--- start of Supplied material ---
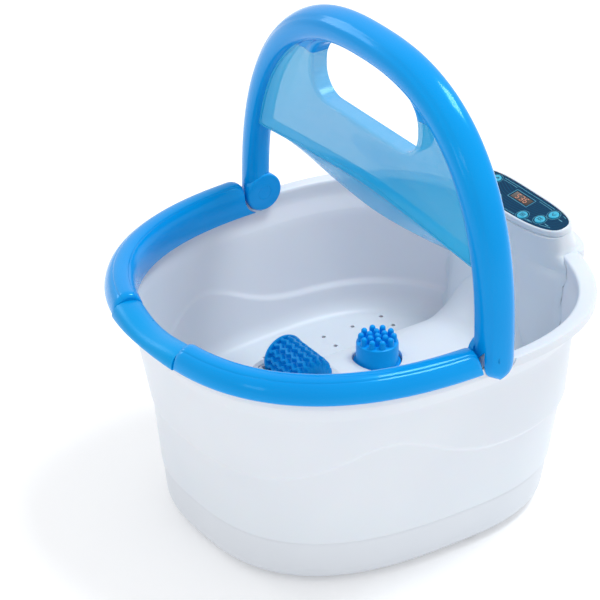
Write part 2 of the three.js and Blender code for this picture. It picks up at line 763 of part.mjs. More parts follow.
function makeRoller() {
  const { y, z, radius, body, halfLength, flange } = ROLLER;
  const core = rodX(-halfLength, halfLength, y, z, body, 20);
  const discs = [-1, 1].map((side) =>
    rodX(side * (halfLength - flange), side * halfLength, y, z, radius, 20));
  return join([core, ...discs]).subtract(rodX(-60, 60, y, z, 3 + GAP + 0.1, 12));
}

function makeMassageHead() {
  let head = rodZ(0, HEAD.y, HEAD.base, HEAD.top, HEAD.radius, 20);
  head = head.add(rodZ(0, HEAD.y, HEAD.base, HEAD.base + 3, HEAD.recess - 1, 20));
  const rings = [[0, 1], [8, 6], [15.2, 10]];
  const pins = rings.flatMap(([radius, count]) => Array.from({ length: count }, (_, i) => {
    const turn = ((i + 0.5) / count) * Math.PI * 2;
    const x = radius * Math.cos(turn);
    return rodZ(x, HEAD.y + radius * Math.sin(turn), HEAD.top - 1, HEAD.pinTop, 2.6, 5, 1.6);
  }));
  return join([head, ...pins]).subtract(rodZ(0, HEAD.y, HEAD.base - 5, 135, 9.5, 16));
}

function makeHeadGasket() {
  const disc = rodZ(0, HEAD.y, HEAD_RECESS_Z + GAP, HEAD.base - GAP, 18.5, 24);
  return disc.subtract(rodZ(0, HEAD.y, 110, 130, 10.5, 24));
}

// ---------------------------------------------------------------- works under the floor

const MOTOR = { y: 62, z: 100, radius: 12, x0: -10, x1: 24 };

function makeMotor() {
  const can = rodX(MOTOR.x0, MOTOR.x1, MOTOR.y, MOTOR.z, MOTOR.radius, 20);
  return can.add(rodX(-26, MOTOR.x0 + 1, MOTOR.y, MOTOR.z, 1.5, 10));
}

function makeMotorBracket() {
  const block = box(-4, 18, MOTOR.y - 15, MOTOR.y + 15, MOTOR.z, 125.2);
  return block.subtract(rodX(-40, 40, MOTOR.y, MOTOR.z, MOTOR.radius + GAP, 20));
}

function makeEccentric() {
  const { y, z } = MOTOR;
  const half = rodX(-25, -17, y, z, 10, 20).intersect(box(-40, 0, y - 20, y + 20, z - 20, z));
  return half.add(rodX(-25, -17, y, z, 4, 12)).subtract(rodX(-40, 0, y, z, 1.85, 10));
}

function makePump() {
  const body = box(-112, -50, -52, 2, 10, 46);
  return body.add(rodZ(-92, -25, 45, 50, 3, 8)).add(rodZ(-68, -25, 45, 50, 3, 8));
}

function makeManifold(side) {
  const [x0, x1] = side > 0 ? [90, 125] : [-125, -90];
  const tray = box(x0, x1, -80, 109, 70, FLOOR_UNDER_Z - GAP);
  const channel = box(x0 + 2, x1 - 2, -78, 107, 72.5, 90);
  return tray.subtract(channel).add(rodZ(side * 107, -25, 66, 71, 3, 8));
}

function makeHose(points, facets = 8) {
  const path = new THREE.CatmullRomCurve3(points.map((p) => new THREE.Vector3(...p)));
  const outline = new THREE.Shape();
  for (let i = 0; i < facets; i += 1) {
    const turn = (i / facets) * Math.PI * 2;
    const [x, y] = [3.5 * Math.cos(turn), 3.5 * Math.sin(turn)];
    if (i === 0) {
      outline.moveTo(x, y);
    } else {
      outline.lineTo(x, y);
    }
  }
  return toSolid(new THREE.ExtrudeGeometry(outline, { steps: 12, extrudePath: path, bevelEnabled: false }));
}

function makeMainBoard() {
  const sheet = box(50, 110, -60, 20, 14, 15.6);
  const parts = [box(56, 76, -50, -30, 15, 32), box(84, 100, -20, 10, 15, 27), rodZ(92, -42, 15, 34, 6, 12)];
  return join([sheet, ...parts]);
}

// ---------------------------------------------------------------- assembly

const spa = new THREE.Group();
spa.name = 'foot_spa_basin';
spa.position.y = CENTRE_SHIFT;

spa.add(piece('tub', 'white', makeTub()));
spa.add(piece('base_tray', 'tray', makeTray()));
FEET.forEach(([x, y], i) => spa.add(piece(`foot_${i + 1}`, 'rubber', makeFoot(x, y))));
SCREWS.forEach(([x, y], i) => spa.add(piece(`base_screw_${i + 1}`, 'steel', makeScrew(x, y))));
spa.add(piece('cord_gland', 'rubber', makeGland()));

spa.add(piece('rim_trim_left', 'blue', makeTrim(-1)));
spa.add(piece('rim_trim_right', 'blue', makeTrim(1)));
spa.add(piece('rim_saddle', 'blueGrip', makeSaddle()));

spa.add(piece('handle_arch', 'blue', makeArch()));
spa.add(piece('splash_guard', 'guard', makeGuard()));
for (const [label, side] of [['left', -1], ['right', 1]]) {
  spa.add(piece(`hinge_pin_${label}`, 'blue', makeHingePin(side)));
  spa.add(piece(`hinge_bush_${label}`, 'nylon', makeHingeBush(side)));
  spa.add(piece(`air_manifold_${label}`, 'nylon', makeManifold(side)));
}

spa.add(controlHead());

spa.add(piece('roller_cradle', 'white', makeCradle()));
spa.add(piece('roller_drum', 'softBlue', makeRoller()));
spa.add(piece('roller_axle', 'steel', rodX(-33, 33, ROLLER.y, ROLLER.z, 3, 12)));
spa.add(piece('massage_head', 'softBlue', makeMassageHead()));
spa.add(piece('head_gasket', 'rubber', makeHeadGasket()));

spa.add(piece('vibration_motor', 'steel', makeMotor()));
spa.add(piece('motor_bracket', 'dark', makeMotorBracket()));
spa.add(piece('eccentric_weight', 'brass', makeEccentric()));
spa.add(piece('air_pump', 'dark', makePump()));
spa.add(piece('air_hose_left', 'hose', makeHose([
  [-92, -25, 50.5], [-92, -25, 54], [-99.5, -25, 58], [-107, -25, 62], [-107, -25, 65.5],
])));
spa.add(piece('air_hose_right', 'hose', makeHose([
  [-68, -25, 50.5], [-68, -25, 55], [-30, -25, 61], [40, -25, 59], [107, -25, 59], [107, -25, 65.5],
])));
spa.add(piece('main_board', 'board', makeMainBoard()));
spa.add(piece('heater_plate', 'steel', box(67, 87, -110, 60, 78.6, FLOOR_UNDER_Z - GAP)));
spa.add(piece('thermistor', 'nylon', rodZ(77, 80, 74, FLOOR_UNDER_Z - GAP, 3, 10)));

export default spa;
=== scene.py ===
"""A foot spa basin: its finished surfaces and materials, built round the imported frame.

Shapes are worked out in millimetres about the handle's hinge plane (y = 0), as the frame's
own dimensions are, and each finished mesh is then scaled and moved into the frame's place.
"""

import json
from collections import namedtuple
from math import atan2, copysign, cos, exp, hypot, pi, radians, sin, sqrt, tan

import bmesh
import bpy
from mathutils import Matrix, Vector


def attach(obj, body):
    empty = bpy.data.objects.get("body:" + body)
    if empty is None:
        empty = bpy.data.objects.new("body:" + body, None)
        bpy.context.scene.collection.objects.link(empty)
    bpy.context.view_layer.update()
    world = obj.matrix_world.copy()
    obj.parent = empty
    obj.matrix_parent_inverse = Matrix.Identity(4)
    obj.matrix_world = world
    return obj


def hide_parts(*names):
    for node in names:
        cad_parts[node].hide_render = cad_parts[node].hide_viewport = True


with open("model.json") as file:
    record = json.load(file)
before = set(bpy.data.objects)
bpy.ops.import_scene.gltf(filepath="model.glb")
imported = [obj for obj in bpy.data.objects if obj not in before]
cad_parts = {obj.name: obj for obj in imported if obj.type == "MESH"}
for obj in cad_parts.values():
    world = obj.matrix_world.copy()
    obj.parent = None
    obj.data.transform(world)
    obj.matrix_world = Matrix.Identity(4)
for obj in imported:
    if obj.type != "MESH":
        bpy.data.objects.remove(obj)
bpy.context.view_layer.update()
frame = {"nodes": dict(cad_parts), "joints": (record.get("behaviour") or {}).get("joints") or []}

# ------------------------------------------------------------------ driving dimensions, mm

MM = 0.001
FOLD = next(joint for joint in frame["joints"] if joint["name"] == "handle_fold")
HINGE_Z = FOLD["pos_m"][2] / MM
TO_FRAME = Matrix.Translation((0, FOLD["pos_m"][1], 0)) @ Matrix.Scale(MM, 4)

Plan = namedtuple("Plan", "a front rear n_front n_rear")
FOOT_PLAN = Plan(138, 182, 150, 2.7, 2.6)
RIM_PLAN = Plan(181, 221, 176, 2.46, 2.62)
LIP_PLAN = Plan(190, 230, 190, 2.46, 2.65)
RING_PLAN = Plan(185, 225, 225, 2.46, 2.46)

WALL = 3.2
SIDES = 240
PARTING_Z = 48.3
FLOOR_Z = 86
NECK_Z = 190
LIP_UNDER_Z = 206
LIP_TOP_Z = 221
STEP_RISE = 5

ROLLER_Y, ROLLER_Z = -77, 149
HEAD_Y = 10
TOE = 21.4
GRIP_MIDDLE_Z = 402
GUARD_TOP_Z = 415
TOWER_Y = 169.5
PANEL_Z = 246
PANEL_TILT = radians(12)
BUTTON_SPOTS = [(side * x, y) for side in (-1, 1) for x, y in ((21, -11.5), (39, -5), (43.5, 8))]
FEET = [(-95, -110), (95, -110), (-95, 95), (95, 95)]
SCREWS = [(-70, -140), (70, -140), (-131, 20), (131, 20), (-70, 125), (70, 125)]

# ------------------------------------------------------------------ camera, lights and floor

AIM = Vector((0, FOLD["pos_m"][1], 0.150))
AZIMUTH, ELEVATION = radians(54.12), radians(31.13)
CAMERA_DISTANCE = 2.8827


def aim(obj, direction):
    obj.rotation_euler = direction.to_track_quat("-Z", "Y").to_euler()


def make_camera():
    camera = bpy.data.objects.new("camera", bpy.data.cameras.new("camera"))
    bpy.context.scene.collection.objects.link(camera)
    bpy.context.scene.camera = camera
    ahead = Vector((-sin(AZIMUTH) * cos(ELEVATION), cos(AZIMUTH) * cos(ELEVATION), -sin(ELEVATION)))
    right = ahead.cross(Vector((0, 0, 1))).normalized()
    up = right.cross(ahead)
    camera.location = AIM - ahead * CAMERA_DISTANCE
    aim(camera, ahead - 0.02206 * right + 0.01306 * up)
    camera.data.lens = 188
    camera.data.sensor_width = 36
    camera.data.clip_end = 60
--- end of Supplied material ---
▶ **What to do**
Quote the listing above, but only from the line that shows "before = set(bpy.data.objects)" through the line that shows "obj.matrix_world = Matrix.Identity(4)".

▶ **Exercise result**
before = set(bpy.data.objects)
bpy.ops.import_scene.gltf(filepath="model.glb")
imported = [obj for obj in bpy.data.objects if obj not in before]
cad_parts = {obj.name: obj for obj in imported if obj.type == "MESH"}
for obj in cad_parts.values():
    world = obj.matrix_world.copy()
    obj.parent = None
    obj.data.transform(world)
    obj.matrix_world = Matrix.Identity(4)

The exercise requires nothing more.